This page is a paper highlight, which is something I want to do more. It's just a page dedicated to a very cool paper that I found.
I was thinking about the low MFU of MoE training and how to solve it. I find it very unsatisfactory that this is an unsolved problem and that all this compute is going to waste when compared to a dense model.
## The problem
The issue here is that you have 2 options, fetch all the experts to the die and select between them for each token, or route each token into a per-expert buffer and then do all the matmuls that way. The second one to my (very limited) knowledge is the way to go, however, it takes time to route the tokens where they need to go, especially in expert parallel scenarios.
![[MoE.excalidraw.png]]
Once the router matmul and top-k selections etc. are made, only then can the tokens *begin* moving to their destination. This means the GPU is sitting basically idle until the tokens are routed to where they need to go. And if you're doing expert parallelism, this means waiting on tokens from *other* GPUs, which takes even longer.
## The solution
![[scmoe.excalidraw.png]]
My initial thought was why can't we just move the router to before the self-attn and fuse the kernels for the data movement part? Fetch the vectors to the SM, do the rmsnorm or matmul whatever, and then send it straight to the expert buffers. Sure, it means the model can't route the tokens after the self attn, which is annoying but this is probably fine for anything but the first layer and frankly that's probably fine too.
![[scmoe.png]]
Well it turns out, someone tried that, and it does actually work! Introducing "[Shortcut-connected Expert Parallelism for Accelerating Mixture of Experts](https://arxiv.org/abs/2404.05019)" And not only that, they also did it better! They added alternated between dense and sparse MoEs, that way the router can be after the self-attn mechanism and thus conditioned on the input.

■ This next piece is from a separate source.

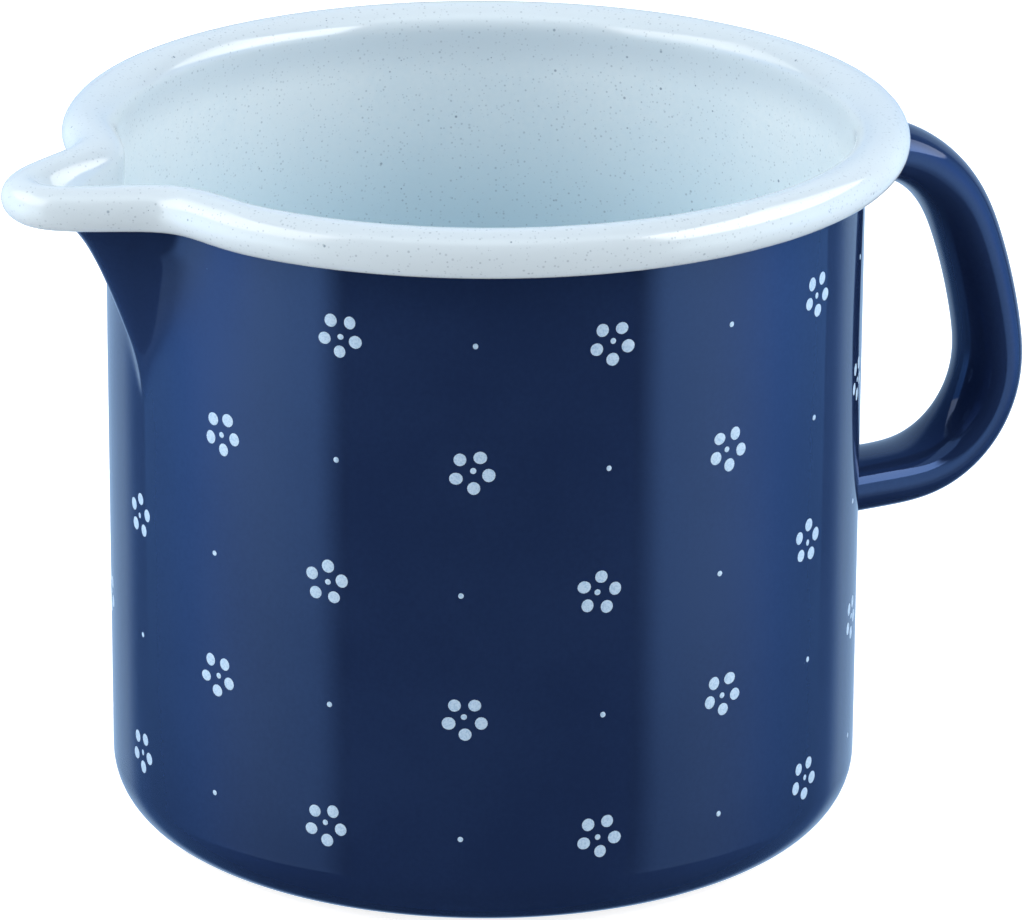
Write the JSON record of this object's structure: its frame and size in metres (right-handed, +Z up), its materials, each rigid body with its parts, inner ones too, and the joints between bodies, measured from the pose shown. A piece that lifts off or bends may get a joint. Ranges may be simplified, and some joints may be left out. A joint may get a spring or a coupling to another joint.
{
  "type": "milk pot",
  "caption": "Straight-sided enamelled steel milk pot with a pressed pouring spout, a rolled rim and a hollow side handle opposite the spout.",
  "frame": {"origin": "centre of the flat underside, on the pot's axis", "axes": "+Z up along the pot's axis, +X towards the handle, so -X is the pouring direction"},
  "size_m": [0.187, 0.137, 0.1187],
  "materials": {
    "drawn_steel": "plain low-carbon steel, hidden under the enamel except at cut edges",
    "blue_enamel": "deep blue glossy glass enamel",
    "white_enamel": "cool white glossy glass enamel with fine grey-blue specks",
    "pale_print": "pale blue-white fired print, low gloss relief"
  },
  "bodies": {
    "root": {"steel_pot": "drawn_steel", "white_lining": "white_enamel", "blue_wall_coat": "blue_enamel", "blue_base_coat": "blue_enamel", "handle_shell": "drawn_steel", "blue_handle_coat": "blue_enamel", "upper_handle_weld": "blue_enamel", "lower_handle_weld": "blue_enamel"}
  },
  "joints": []
}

![[Pasted image 20251030030752.png]]
And there you have it, perfect compute-communication overlap!
## Conclusion
What I wonder then is did deepseek do this with their one shared expert? Does anyone who actually read everything they published know this? They could just be overlapping the computation of the one shared expert with the communication/routing for the other experts and that would also work, though mildly less powerful than doing it sequentially like in ScMoE.

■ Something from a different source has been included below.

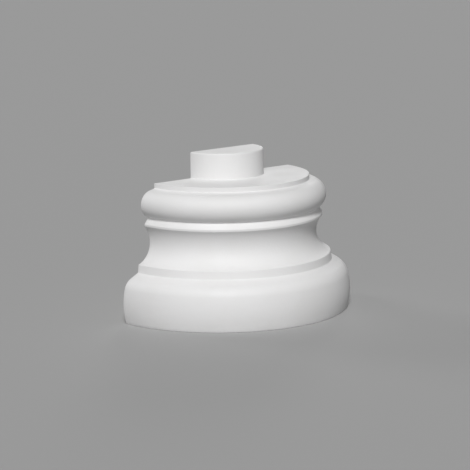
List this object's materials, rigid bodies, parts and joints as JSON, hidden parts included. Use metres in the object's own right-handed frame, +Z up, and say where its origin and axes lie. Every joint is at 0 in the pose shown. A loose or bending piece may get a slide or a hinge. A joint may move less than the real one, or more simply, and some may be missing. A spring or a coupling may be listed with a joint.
{
  "type": "half-column base",
  "caption": "Half-round moulded base for a wall half column: lower roll, hollow, lip, upper roll, flat shaft seat and half-round spigot.",
  "frame": {"origin": "on the column's axis, where the wall plane meets the floor", "axes": "+Z up the column, +Y into the wall, X along the wall; the moulding swells towards -Y"},
  "size_m": [0.3066, 0.1533, 0.1936],
  "materials": {
    "primed_foam": "rigid polyurethane foam with a smooth moulded skin, factory primed matt white"
  },
  "bodies": {
    "root": {"half_column_base": "primed_foam"}
  },
  "joints": []
}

**Update**: This paper was actually used on a production model! [LongCat-Flash](https://huggingface.co/meituan-longcat/LongCat-Flash-Chat)

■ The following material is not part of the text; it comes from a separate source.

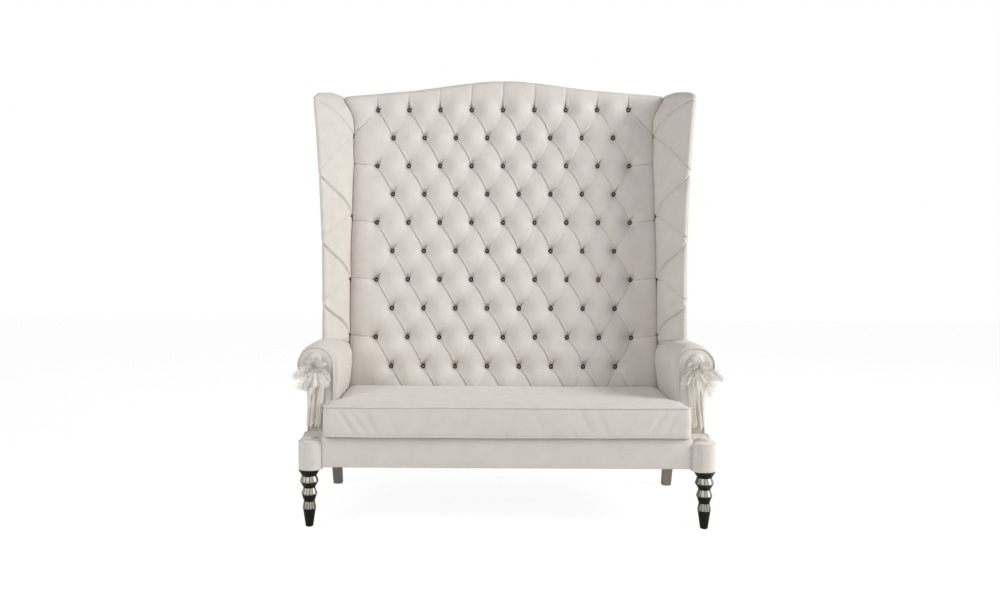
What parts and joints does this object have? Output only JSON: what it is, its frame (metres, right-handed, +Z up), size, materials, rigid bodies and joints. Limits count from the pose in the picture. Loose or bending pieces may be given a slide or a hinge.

*"featuring an innovative Mixture-of-Experts (MoE) architecture. ... To achieve advanced training and inference efficiency, we employ a **shortcut-connected architecture that expands computation**-communication overlap window, achieving over 100 tokens per second (TPS) for inference cost-effectively"*
*"As communication overhead becomes a bottleneck during MoE model scaling, we incorporate the Shortcut-connected MoE (ScMoE) design to expand the computation-communication overlap window"*